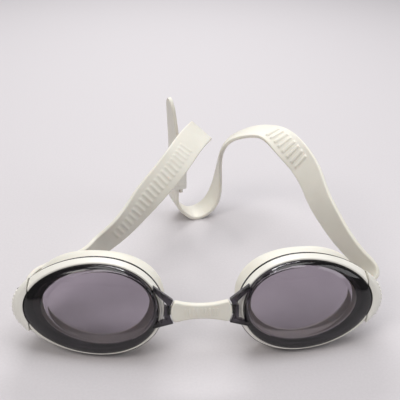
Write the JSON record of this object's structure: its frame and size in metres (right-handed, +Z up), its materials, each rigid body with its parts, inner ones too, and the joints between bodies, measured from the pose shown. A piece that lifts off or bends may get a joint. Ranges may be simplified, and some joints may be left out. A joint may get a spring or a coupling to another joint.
{
  "type": "swim goggles",
  "caption": "Swim goggles with smoke-tinted eyecups in white rims, soft face seals, a soft nose bridge, hinged strap latches and a two-part silicone strap joined in a rear buckle.",
  "frame": {"origin": "on the surface the goggles stand on, under the middle of the whole object's bounding box; x = 0 is the plane midway between the two cups", "axes": "+X towards the wearer's left, +Y from the lenses to the back of the strap, +Z up; the lenses face -Y"},
  "size_m": [0.1652, 0.1388, 0.0763],
  "materials": {
    "smoke_lens": "glossy smoke-tinted transparent polycarbonate",
    "white_plastic": "satin, warm white moulded plastic",
    "white_silicone": "matte, warm white silicone",
    "pin_steel": "plain drawn steel"
  },
  "bodies": {
    "root": {"nose_bridge": "white_silicone", "strap_left": "white_silicone", "strap_right": "white_silicone", "rear_buckle": "white_plastic"},
    "cup_left": {"lens_left": "smoke_lens", "rim_left": "white_plastic", "gasket_left": "white_silicone", "latch_pin_left": "pin_steel"},
    "cup_right": {"lens_right": "smoke_lens", "rim_right": "white_plastic", "gasket_right": "white_silicone", "latch_pin_right": "pin_steel"},
    "latch_left": {"latch_left": "white_plastic"},
    "latch_right": {"latch_right": "white_plastic"}
  },
  "joints": [
    {"name": "cup_swivel_left", "type": "hinge", "parent": "root", "child": "cup_left", "pos_m": [0.0139, -0.06453, 0.02431], "axis": [0, 0.3007, 0.9537], "range_deg": [-10, 10], "deforming": ["strap_left"]},
    {"name": "latch_left_pivot", "type": "hinge", "parent": "cup_left", "child": "latch_left", "pos_m": [0.08007, -0.0543, 0.02109], "axis": [0, 0.3007, 0.9537], "range_deg": [0, 20]},
    {"name": "cup_swivel_right", "type": "hinge", "parent": "root", "child": "cup_right", "pos_m": [-0.0139, -0.06453, 0.02431], "axis": [0, -0.3007, -0.9537], "range_deg": [-10, 10], "deforming": ["strap_right"]},
    {"name": "latch_right_pivot", "type": "hinge", "parent": "cup_right", "child": "latch_right", "pos_m": [-0.08007, -0.0543, 0.02109], "axis": [0, -0.3007, -0.9537], "range_deg": [0, 20]}
  ]
}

What you are asked to do: Report each line in the data that holds the word "frame".

Exercise solution:
Write the JSON record of this object's structure: its frame and size in metres (right-handed, +Z up), its materials, each rigid body with its parts, inner ones too, and the joints between bodies, measured from the pose shown. A piece that lifts off or bends may get a joint. Ranges may be simplified, and some joints may be left out. A joint may get a spring or a coupling to another joint.
  "frame": {"origin": "on the surface the goggles stand on, under the middle of the whole object's bounding box; x = 0 is the plane midway between the two cups", "axes": "+X towards the wearer's left, +Y from the lenses to the back of the strap, +Z up; the lenses face -Y"},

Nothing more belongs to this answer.